Raffaela Vogel kennt Unheilig von Anfang an. Damals besuchte sie ein Konzert mit 120 Gästen, heute kommen hundert auf jeden Gast von damals. 20.43 Uhr. Es geht weiter. Wir sind nass, das sind jene, die Schutz gesucht hatten, aber auch. Vielleicht riechen sie besser, das prüfen wir nicht. „Dann erstrahlt die Welt in neuem Licht“, singt der Graf. Nachtschicht. Stimmt. Es sieht fast trocken aus.

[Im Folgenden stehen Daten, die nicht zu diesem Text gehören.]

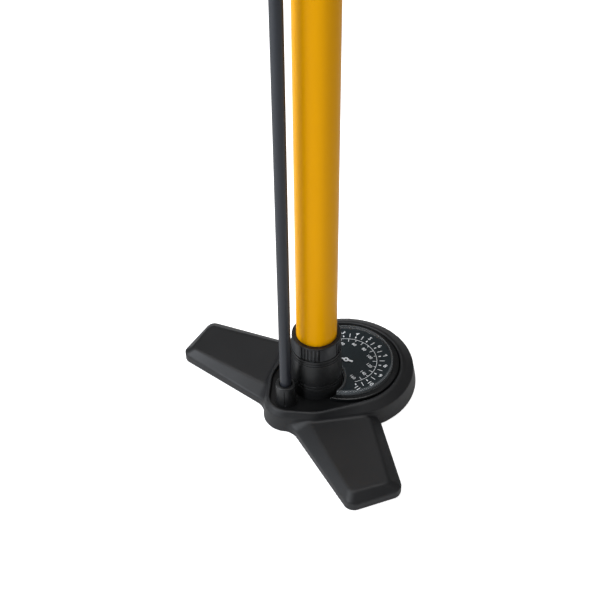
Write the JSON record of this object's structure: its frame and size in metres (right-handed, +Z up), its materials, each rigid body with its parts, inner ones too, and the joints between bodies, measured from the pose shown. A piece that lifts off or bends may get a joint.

Jetzt haben wir die gewonnene Stunde fast wieder draußen. Was soll’s. Einige sind gegangen, viele sind geblieben. „Am Horizont der Stadt beginnt das Tagwerk der Nacht.“ Und dann: „Feuerland“. Es wird laut. „Das ist total Rammstein!“ Keine Ahnung, wer das gesagt hat, es schallte zu uns herüber. „Ich schaue oft zum Himmel auf und breche in die Freiheit aus“, singt der Graf. Da sind wir sofort dabei, der Song reißt mit. „Unsterblich“ singt der Graf, ganz treffend: „Jeder Wunsch, der sich in mir nach Erfüllung sehnt, wird geflutet, mit allem was du gibst. Die Zeit fliegt, viel zu schnell an uns vorbei. Ich halte dich, ich will nie mehr alleine sein.“ Sehnsucht, Liebe. Und noch einmal Flut. Am Himmel bricht wieder Regen aus. Das ist jetzt auch schon egal.